How do you set up a team for success?

The first step is ensuring alignment and trust. Your number one priority when building a team should be making sure everyone is on the same page and feels like they have a voice. You need people to be comfortable before they can approach creative problems effectively. A creative team needs to be enabled to play in the sandbox, essentially. That’s how you get compelling results. 

As a leader, it’s always  important for me to figure out what makes all the people on my team tick, both inside and outside of work. Who are they as people? What are their interests? Figuring this out means you know who to assign to what projects — not just because people do better work on projects that align with their interests, but because you know what projects will help them grow in a certain way. 

Once you have that baseline trust and alignment, the next thing to focus on is process. The only way to figure this out is trial and error — you have to figure out what works best for a particular team. Be intentional about trying different ways of working until you figure out a process that really works for your team. Even then, it’s not necessarily set in stone. Process sometimes has to change from project to project.

Tim walked us through how he approaches a request for proposal (RFP).

Can you talk about the importance of mentorship in the creative industry?

Every creative professional has an origin story. Who believed in you? Who gave you a chance to do what you love? How did you get opportunities to hone that skill, that passion, and get better?

I often talk about my own origin story. Out of college, I got hired at VMLY&R to work on the AMC Theatres account, which was an incredible overlap of my interests in film and creative. I was junior, so I was doing basic work like banners, but that first creative director giving me such a great opportunity was so important. He actually went on to be the VP of Creative at AMC Theatres, funny enough. 

To have that person who believes in you, and when they're looking over your portfolio asks questions and shows genuine interest, makes a huge difference. Being able to go in and cut my teeth at a big agency for my first job, that meant the world to me.
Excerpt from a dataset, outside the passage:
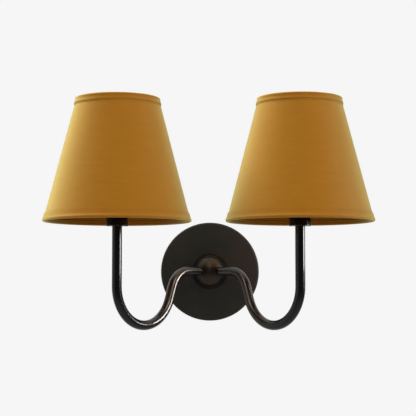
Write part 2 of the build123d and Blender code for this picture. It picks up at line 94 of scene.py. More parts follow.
def maths(tree, operation, a, b=0):
    """A sum of one or two values, each a socket or a number."""
    node = tree.nodes.new("ShaderNodeMath")
    node.operation = operation
    for socket, value in zip(node.inputs, (a, b)):
        if isinstance(value, (int, float)):
            socket.default_value = value
        else:
            link(tree, value, socket)
    return node.outputs[0]


def smooth_rise(tree, value, start, end, low, high):
    """A value that goes smoothly from low to high while its input goes from start to end."""
    rise = tree.nodes.new("ShaderNodeMapRange")
    rise.interpolation_type = "SMOOTHSTEP"
    limits = {"From Min": start, "From Max": end, "To Min": low, "To Max": high}
    for name, number in limits.items():
        rise.inputs[name].default_value = number
    link(tree, value, rise.inputs["Value"])
    return rise.outputs[0]


def blend(tree, factor, a, b):
    """Between two values, each a socket or a number."""
    mix = tree.nodes.new("ShaderNodeMix")
    link(tree, factor, mix.inputs["Factor"])
    for name, value in (("A", a), ("B", b)):
        if isinstance(value, (int, float)):
            mix.inputs[name].default_value = value
        else:
            link(tree, value, mix.inputs[name])
    return mix.outputs["Result"]


def axes_of(tree, vector):
    """The X, Y and Z of a vector, as sockets."""
    split = tree.nodes.new("ShaderNodeSeparateXYZ")
    link(tree, vector, split.inputs[0])
    return split.outputs


def object_coordinates(tree):
    """The place on a piece, in metres from the object's origin."""
    return tree.nodes.new("ShaderNodeTexCoord").outputs["Object"]


def seen_directly(tree, ray):
    """1 for what the camera sees itself or through glass."""
    return maths(
        tree, "MAXIMUM", ray.outputs["Is Camera Ray"], ray.outputs["Is Transmission Ray"]
    )


# %% [markdown]
# ## The room
# The photograph has a plain, nearly white surround. The world is white only for what the camera
# or a glass sees, so it doesn't wash out the object. Dark metal shows what stands round it, and
# here that is a studio: white behind, light above and on the left, grey below and nearly black
# in front. What is matt gets the room's even light.

# %% World
surround_white = 0.921          # how white the photograph's surround is, as light
studio_glow = 0.52              # the even light of a pale room, on what is matt
studio_dark = 0.07              # what metal sees where no pale wall stands
pale_walls = (                  # axis, where a wall begins, where it is full, and its light
    ("Y", 0.55, 0.97, surround_white),      # behind
    ("Z", 0.05, 0.80, 0.75),                # above
    ("X", -0.55, -0.99, 0.50),              # on the left
    ("Z", -0.10, -0.80, 0.40),              # below
)

world = bpy.data.worlds.new("studio")
bpy.context.scene.world = world
world.use_nodes = True
tree = world.node_tree
tree.nodes.clear()
direction = axes_of(tree, tree.nodes.new("ShaderNodeTexCoord").outputs["Generated"])
for_metal = studio_dark
for axis, start, full, light in pale_walls:
    wall_light = smooth_rise(tree, direction[axis], start, full, studio_dark, light)
    for_metal = maths(tree, "MAXIMUM", wall_light, for_metal)
ray = tree.nodes.new("ShaderNodeLightPath")
for_surfaces = blend(tree, ray.outputs["Is Glossy Ray"], studio_glow, for_metal)
sky = tree.nodes.new("ShaderNodeBackground")
sky.inputs["Color"].default_value = (1, 1, 1, 1)
sky_light = blend(tree, seen_directly(tree, ray), for_surfaces, surround_white)
link(tree, sky_light, sky.inputs["Strength"])
out = tree.nodes.new("ShaderNodeOutputWorld")
link(tree, sky.outputs[0], out.inputs["Surface"])
print("world:", len(pale_walls), "pale walls for metal,", studio_glow, "on matt surfaces")

# %% [markdown]
# ## The floor
# The floor is a disc of grey paper far below the light, so it takes a soft shadow. What the
# camera sees of it is lifted nearly to the white of the surround, and more towards the edge,
# where the lamps reach it less; the light it throws back up isn't.

# %% Floor
floor_depth = 420 * mm          # below the hub
floor_radius = 2.6
floor_sides = 96
floor_grey = 0.36
lift_from = 0.4                 # distance from the middle at which the lift begins to grow
lift_near, lift_far = 0.27, 0.62

bpy.ops.mesh.primitive_circle_add(
    vertices=floor_sides, radius=floor_radius, fill_type="NGON", location=(0, 0, -floor_depth)
)
floor = bpy.context.object
floor.name = "floor"
bpy.ops.object.transform_apply(location=True, rotation=True, scale=True)
floor.visible_glossy = False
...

I was there for years and had several bosses that mentored me like that, as well as plenty of co-workers at the senior level. I'm still friends with many of them years later.

I wouldn’t be where I am in my career today without the opportunities and mentorship these people gave me at the start. Being given projects I was passionate about allowed my work to thrive and grow. Having senior co-workers teach me how to navigate the agency world gave me the tools I needed to succeed on this path.

What’s the best advice you’ve received regarding your career?

No idea is a bad idea. Get it out there. I'm constantly trying to create something I have in my head, that I have to get out into the world. Unless you get those creative ideas out, they can start to cloud your mind and create doubt or imposter syndrome. To prevent that, I've always tried to hold a “just do it” mindset. Get it out! 

Someone once told me, when you’re in a meeting — especially a brainstorm session — you want to be a fountain of “bad ideas.” It’s about failing fast, ideating often, and then creating. Even if those ideas don't stick you may be able to use them somewhere else later. But if you just sit on an idea, you're not really creating anything. It's just a thought and it’s going to fizzle. Get your ideas out into the open and create them. 

Some of my “bad ideas” have turned into passion projects and hobbies on the side, even side jobs. And I learned just as much from those things as I did my agency jobs. Panic Fest and Downright Creepy, respectively a film festival and entertainment blog I started, were originally “bad ideas” from a brainstorm. They would’ve never happened if I hadn’t brought them up and just tried them out.

To younger people aspiring to grow their careers in creative, I’d say this: just ideate. Come up with ideas, write them down, mess around with them, and see what you come up with. You’ll learn so much. Don’t be afraid and don’t get caught up in imposter syndrome.

It’s clearly important for you to have personal projects outside of your day job. Why is that so important?

So I have the film festival and entertainment blog, and both are genre-based. Horror. Plenty of people might not take these things seriously, but I’ve been doing this blog for over a decade. These projects have given me opportunities to be creative outside of my day jobs over the years.

With the blog, I’ve had to manage those writers in a slightly different way than I’ve managed visually creative people that I’ve worked with at agencies. Having to learn this different approach made me better at managing visual creatives . It also gave me an opportunity to explore writing. That's created opportunities to pitch streaming series ideas and write episode treatments, which I never would’ve had the chance to do at any of my day jobs over the years. 

There are more examples, but the point is I've always been able to expand my skill sets by exploring creative projects outside of my day job. I think it makes for a more well-rounded life. It’s a holistic approach. I get to see all these aspects of different industries, but they all tie together. Creativity is the common thread — all these different experiences fuel my creativity.